Eastbound and Down Season 4, Episode 2 “Chapter 23”
Written by Jody Hill, Danny McBride & Carson Mell
Directed by Jody Hill
Airs Sunday nights at 10pm ET on HBO
At its core, Eastbound and Down is nothing but an aggressively vulgar version of The Natural. A talented baseball player, undone by his ego and lack of relationship with his father, finds himself given one more chance to see his dream come true. And if Kenny Powers is our mullet-wearing version of Roy Hobbs, then April is his Iris, the childhood love who always represented the missing piece in his life. Of course, in The Natural, Hobbs only gets one last chance (and fails or succeeds, depending on book or film) – and while Kenny’s struck out on his first two, season four is his chance to wield Excalibur (which I guess for the sake of continuity and humor, is Kenny’s dick) and finally make himself the legend he always wanted to be.
While much of “Chapter 23” is concerned with Kenny’s antics, it sends the audience a very clear message: Kenny’s marriage could be in danger – and without April, Kenny is nothing but a helpless, arrogant fool. Without her, he couldn’t throw the first strike (which was actually a pitch aimed at someone’s eyeball) – and without her there for his big call up to the majors in season three, he couldn’t bring himself to throw the final strike. Whether or not he wants to admit it during his tantrums, he’s nothing without April: and “Chapter 23” makes sure to get this point across in a few on-the-nose, but nonetheless effective scenes of April comforting Kenny after his embarrassing first stint on Sports Sesh.
Watching the two sides of Kenny fight it out on two tapings of Guy Young’s hit show was the interesting dichotomy of Kenny’s behavior (and success): he didn’t really take the gig seriously until Guy, Stevie, and his wife all took him to task for being a pussy who cops out on his own responsibilities. And there are still plenty of signs in “Chapter 23” that Kenny is going to fuck all of this up: but again, the episode made quite clear the difference between a Kenny standing alone, and a Kenny standing with a strong, supportive wife and family.

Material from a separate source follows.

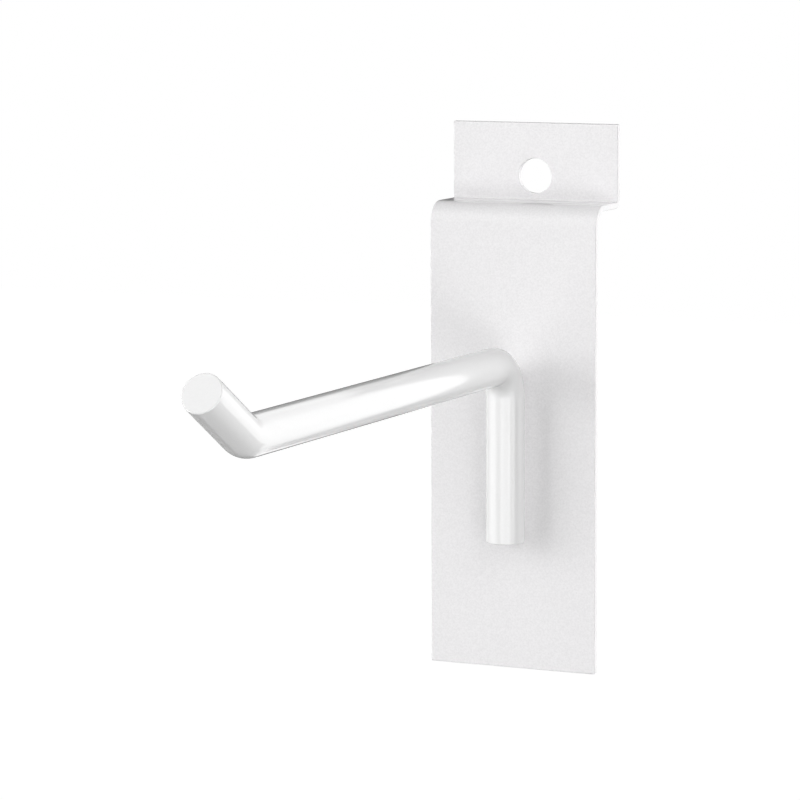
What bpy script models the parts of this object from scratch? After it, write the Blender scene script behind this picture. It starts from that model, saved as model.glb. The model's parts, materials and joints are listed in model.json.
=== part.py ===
"""Slatwall hook: a folded sheet-steel back plate with a bent wire hook welded to its front.

Frame: the plate stands in the XZ plane. X runs across the plate, Y runs back into the wall
panel and Z is up. The origin is on the plate's back face, where it bears on the panel, at
mid-width and level with the arm. The wire hook lies on the -Y side and the lip, which hooks
up behind the panel's groove, on the +Y side.
"""
import bpy
import bmesh
from math import cos, pi, radians, sin, tan
from mathutils import Matrix, Vector

MM = 0.001

# Back plate, one piece of sheet steel with two folds
SHEET = 1.0 * MM            # thickness of the sheet
PLATE_WIDTH = 29.5 * MM     # across the plate, the shelf and the lip
PLATE_BELOW = 51.2 * MM     # the arm's centre line down to the plate's bottom edge
SHELF_ABOVE = 26.0 * MM     # the arm's centre line up to the shelf's upper face
LIP_HEIGHT = 12.8 * MM      # how far the lip stands above the shelf
LIP_GAP = 8.5 * MM          # back face of the plate to front face of the lip, for the panel
TOP_FOLD = 2.5 * MM         # inside radius of the fold between plate and shelf
LIP_FOLD = 0.5 * MM         # inside radius of the fold between shelf and lip
HOLE = 5.8 * MM             # diameter of the hole in the lip
HOLE_UP = 4.0 * MM          # centre of that hole above the shelf

# Wire hook, one piece of round rod with two bends
WIRE = 6.35 * MM            # diameter of the rod
LEG_LENGTH = 29.6 * MM      # from the arm's centre line down to the foot of the leg
REACH = 96.5 * MM           # plate's front to where the centre lines of arm and tip cross
TIP_LENGTH = 15.0 * MM      # from that crossing to the end of the tip
TIP_RISE = radians(31.6)    # slope of the tip above the arm
WIRE_BEND = 5.5 * MM        # radius of the rod's centre line at both bends
END_BREAK = 0.2 * MM        # broken edge at the rod's two cut ends

# Weld between the two pieces
WELD_FLAT = 0.6 * MM        # depth of the flat that the weld presses along the leg
WELD_SEAM = 0.3 * MM        # seam between that flat and the plate's face

# Facets
FOLD_STEPS = 10             # steps round each fold of the sheet
HOLE_SIDES = 48
WIRE_SIDES = 40
ELBOW_STEPS = 16            # steps round the bend at the plate
TIP_STEPS = 7               # steps round the bend at the tip
END_STEPS = 3               # steps round the broken edge of each cut end

# Powder coat: base colour, metallic and roughness
COAT_WHITE = (0.86, 0.86, 0.86, 1.0)
COAT_METALLIC = 0.0
COAT_ROUGHNESS = 0.3


def clear_scene():
    """Remove the objects of the scene that the script starts in."""
    for obj in list(bpy.data.objects):
        bpy.data.objects.remove(obj, do_unlink=True)


def coat_material(name):
    """White powder coat on steel."""
    material = bpy.data.materials.new(name)
    material.use_nodes = True
    shader = material.node_tree.nodes["Principled BSDF"]
    shader.inputs["Base Color"].default_value = COAT_WHITE
    shader.inputs["Metallic"].default_value = COAT_METALLIC
    shader.inputs["Roughness"].default_value = COAT_ROUGHNESS
    return material


def add_object(name, mesh):
    """Put a mesh into the scene as an object of its own."""
    obj = bpy.data.objects.new(name, mesh)
    bpy.context.scene.collection.objects.link(obj)
    return obj


def finish_mesh(bm, name):
    """Turn a bmesh into a mesh with its faces pointing out and its round faces smooth."""
    bmesh.ops.recalc_face_normals(bm, faces=bm.faces)
    mesh = bpy.data.meshes.new(name)
    bm.to_mesh(mesh)
    bm.free()
    mesh.shade_smooth()
    mesh.set_sharp_from_angle(angle=radians(30))
    return mesh


def arc(centre, radius, start, end, steps):
    """Points (y, z) of an arc about a centre; the angles count from +Y towards +Z."""
    turns = [start + (end - start) * step / steps for step in range(steps + 1)]
    return [(centre[0] + radius * cos(turn), centre[1] + radius * sin(turn)) for turn in turns]


def sheet_outline():
    """Side view of the folded sheet as (y, z) points, up its front and down its back."""
    top_centre = (TOP_FOLD, SHELF_ABOVE - SHEET - TOP_FOLD)
    lip_centre = (LIP_GAP - LIP_FOLD, SHELF_ABOVE + LIP_FOLD)
    lip_top = SHELF_ABOVE + LIP_HEIGHT
    front = [(-SHEET, -PLATE_BELOW)]
    front += arc(top_centre, SHEET + TOP_FOLD, pi, pi / 2, FOLD_STEPS)
    front += arc(lip_centre, LIP_FOLD, -pi / 2, 0.0, FOLD_STEPS)
    front += [(LIP_GAP, lip_top)]
    back = [(LIP_GAP + SHEET, lip_top)]
    back += arc(lip_centre, SHEET + LIP_FOLD, 0.0, -pi / 2, FOLD_STEPS)
    back += arc(top_centre, TOP_FOLD, pi / 2, pi, FOLD_STEPS)
    back += [(0.0, -PLATE_BELOW)]
    return front + back


def build_back_plate():
    """The folded sheet: its side view drawn out across the width, with the lip's hole cut."""
    bm = bmesh.new()
    side = [bm.verts.new((-PLATE_WIDTH / 2, y, z)) for y, z in sheet_outline()]
    face = bm.faces.new(side)
    drawn = bmesh.ops.extrude_face_region(bm, geom=[face])
    moved = [item for item in drawn["geom"] if isinstance(item, bmesh.types.BMVert)]
    bmesh.ops.translate(bm, verts=moved, vec=(PLATE_WIDTH, 0.0, 0.0))
    plate = add_object("back_plate", finish_mesh(bm, "back_plate"))
    plate.data.materials.append(coat_material("powder_coat_plate"))
    cut = plate.modifiers.new("lip_hole", "BOOLEAN")
    cut.operation = "DIFFERENCE"
    cut.object = build_hole_cutter()
    return plate


def build_hole_cutter():
    """A round bar through the lip, from before its front face to behind its back face."""
    bm = bmesh.new()
    middle = Matrix.Translation((0.0, LIP_GAP + SHEET / 2, SHELF_ABOVE + HOLE_UP))
    upright_to_level = Matrix.Rotation(pi / 2, 4, "X")
    bmesh.ops.create_cone(
        bm, cap_ends=True, segments=HOLE_SIDES, radius1=HOLE / 2, radius2=HOLE / 2,
        depth=3 * SHEET, matrix=middle @ upright_to_level)
    cutter = add_object("lip_hole_cutter", finish_mesh(bm, "lip_hole_cutter"))
    cutter.hide_render = True
    cutter.display_type = "WIRE"
    return cutter


def draw_on(bm, rim, step):
    """Draw the rod on from its open rim along a vector, and give the new rim."""
    drawn = bmesh.ops.extrude_edge_only(bm, edges=rim)["geom"]
    moved = [item for item in drawn if isinstance(item, bmesh.types.BMVert)]
    bmesh.ops.translate(bm, verts=moved, vec=step)
    return [item for item in drawn if isinstance(item, bmesh.types.BMEdge)]


def bend_on(bm, rim, centre, angle, steps):
    """Draw the rod on round a bend about an axis along X, and give the new rim."""
    turn = Matrix.Rotation(angle / steps, 3, "X")
    for _ in range(steps):
        drawn = bmesh.ops.extrude_edge_only(bm, edges=rim)["geom"]
        moved = [item for item in drawn if isinstance(item, bmesh.types.BMVert)]
        bmesh.ops.rotate(bm, verts=moved, cent=centre, matrix=turn)
        rim = [item for item in drawn if isinstance(item, bmesh.types.BMEdge)]
    return rim


def close_rims(bm):
    """Put a flat face on every open rim."""
    open_edges = [edge for edge in bm.edges if edge.is_boundary]
    bmesh.ops.holes_fill(bm, edges=open_edges, sides=0)


def build_wire_hook():
    """The rod, bent as on a bending jig: up the leg, out along the arm, up into the tip."""
    leg_y = -(SHEET + WELD_SEAM + WIRE / 2 - WELD_FLAT)
    elbow_y = leg_y - WIRE_BEND
    tip_tangent = WIRE_BEND * tan(TIP_RISE / 2)
    tip_bend_y = -SHEET - REACH + tip_tangent
    rise = Vector((0.0, -cos(TIP_RISE), sin(TIP_RISE)))

    bm = bmesh.new()
    foot = Matrix.Translation((0.0, leg_y, -LEG_LENGTH))
    bmesh.ops.create_circle(bm, segments=WIRE_SIDES, radius=WIRE / 2, matrix=foot)
    rim = bm.edges[:]
    rim = draw_on(bm, rim, (0.0, 0.0, LEG_LENGTH - WIRE_BEND))
    rim = bend_on(bm, rim, (0.0, elbow_y, -WIRE_BEND), pi / 2, ELBOW_STEPS)
    rim = draw_on(bm, rim, (0.0, tip_bend_y - elbow_y, 0.0))
    rim = bend_on(bm, rim, (0.0, tip_bend_y, WIRE_BEND), -TIP_RISE, TIP_STEPS)
    draw_on(bm, rim, rise * (TIP_LENGTH - tip_tangent))
    close_rims(bm)
    break_end_edges(bm)
    press_weld_flat(bm)
    wire = add_object("wire_hook", finish_mesh(bm, "wire_hook"))
    wire.data.materials.append(coat_material("powder_coat_wire"))
    return wire


def break_end_edges(bm):
    """Take the sharp edge off the rod's two cut ends."""
    end_edges = [edge for face in bm.faces if len(face.verts) > 4 for edge in face.edges]
    bmesh.ops.bevel(
        bm, geom=end_edges, offset=END_BREAK, offset_type="OFFSET", segments=END_STEPS,
        profile=0.5, affect="EDGES")


def press_weld_flat(bm):
    """Flatten the back of the leg where it is welded to the plate."""
    everything = bm.verts[:] + bm.edges[:] + bm.faces[:]
    bmesh.ops.bisect_plane(
        bm, geom=everything, plane_co=(0.0, -SHEET - WELD_SEAM, 0.0),
        plane_no=(0.0, 1.0, 0.0), clear_outer=True)
    close_rims(bm)


clear_scene()
build_back_plate()
build_wire_hook()
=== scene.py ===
# %% [markdown]
# # A slatwall hook in white powder coat
# The hook is two pieces of steel: a sheet folded twice, and a round rod bent twice and
# welded to the front of the sheet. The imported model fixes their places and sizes, so the
# lesson starts by loading it. Everything is in metres. The origin is on the back of the
# plate, level with the arm, +Y goes back into the wall and the arm comes forward along -Y.

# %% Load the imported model
import json
from math import asin, cos, pi, radians, sin, sqrt, tan

import bmesh
import bpy
from mathutils import Matrix, Vector


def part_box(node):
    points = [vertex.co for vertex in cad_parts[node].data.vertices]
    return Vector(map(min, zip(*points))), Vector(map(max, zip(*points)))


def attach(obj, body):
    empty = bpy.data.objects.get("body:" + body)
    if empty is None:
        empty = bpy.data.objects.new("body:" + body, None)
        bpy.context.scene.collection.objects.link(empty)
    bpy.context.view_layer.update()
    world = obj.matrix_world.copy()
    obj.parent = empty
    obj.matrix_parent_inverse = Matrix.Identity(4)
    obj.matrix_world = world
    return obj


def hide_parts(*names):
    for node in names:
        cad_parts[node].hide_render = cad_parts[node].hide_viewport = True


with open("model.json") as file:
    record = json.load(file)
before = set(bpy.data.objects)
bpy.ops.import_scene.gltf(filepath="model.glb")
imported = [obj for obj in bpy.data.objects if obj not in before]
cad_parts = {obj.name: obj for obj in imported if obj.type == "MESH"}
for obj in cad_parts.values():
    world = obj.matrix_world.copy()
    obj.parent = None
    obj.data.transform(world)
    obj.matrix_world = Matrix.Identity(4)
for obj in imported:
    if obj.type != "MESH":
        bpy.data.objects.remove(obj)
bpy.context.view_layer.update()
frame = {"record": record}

MM = 0.001

# %% [markdown]
# ## Sizes
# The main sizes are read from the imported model: its boxes give the sheet's thickness, the
# plate's width and the rod's diameter, and its mounts give the places of shelf and lip.
# A box doesn't tell the radius of a bend, the slope of the tip or the size of the hole, so
# those are stated here as the bending tools and the punch would have them. A fold in the
# sheet is given by its inner radius, and a bend in the rod by its middle line's radius.

# %% Read the sizes
plate_low, plate_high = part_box("back_plate")
rod_low, rod_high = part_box("wire_hook")
mount_at = {mount["name"]: Vector(mount["pos_m"]) for mount in frame["record"]["mounts"]}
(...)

Outside of the moments where “Chapter 23” focused on Kenny’s marriage, the episode was a bit of a wash. The continuing shitpile that is Stevie’s life is out of comedic strings to pull, resorting to Stevie’s kids miming sucking a dick and calling their father a pussy. Making him Kenny’s enemy seemed like a perfect direction to take (nobody’s crazier than Stevie, who could fuck Kenny’s life up for real, if people would let him finish) – but instead, Kenny immediately reverts back to assistant and drops his beef with Kenny when the plot needs him.
The real question that the episode poses, however, is a simple one: is ‘Kenny Powers’ the brand worth anything? What happens when the man becomes the brand, and the damaged man is left behind the shadows? This episode certainly gives us a lot of evidence that Kenny is getting closer and closer to losing his shit: April basically puts a countdown timer on him when she talks about the battle between Kenny Powers and Kenny the father and husband: is it possible for these two men to co-exist, or is it only a matter of time before Kenny’s left alone, begging to have the “shitty” middle-class life back he abandoned in the season premiere? “Chapter 23” doesn’t give us an answer, only raises the question – and even though it closes on a definitive victory for Kenny Powers, the darkness at the edges of his existence still looms large.
– Kenny: “I’m talking about product endorsements, restaurant chains, sextapes, a motherfuckin’ – fragrance.”
– when Kenny places a curse on the family as a joke, it felt like an ominous moment.
– Kenny Powers: Rockin’ Whack Style.
– “By the way, I spent eighty thousand dollars on a car. We can talk about that later.”
– Stevie drops the c-word AND the n-word in one half hour, just because the writers have nothing else for him to do.
– what kind of soccer mom friend is Daisy if she’s trying to break up a marriage? sheeeet.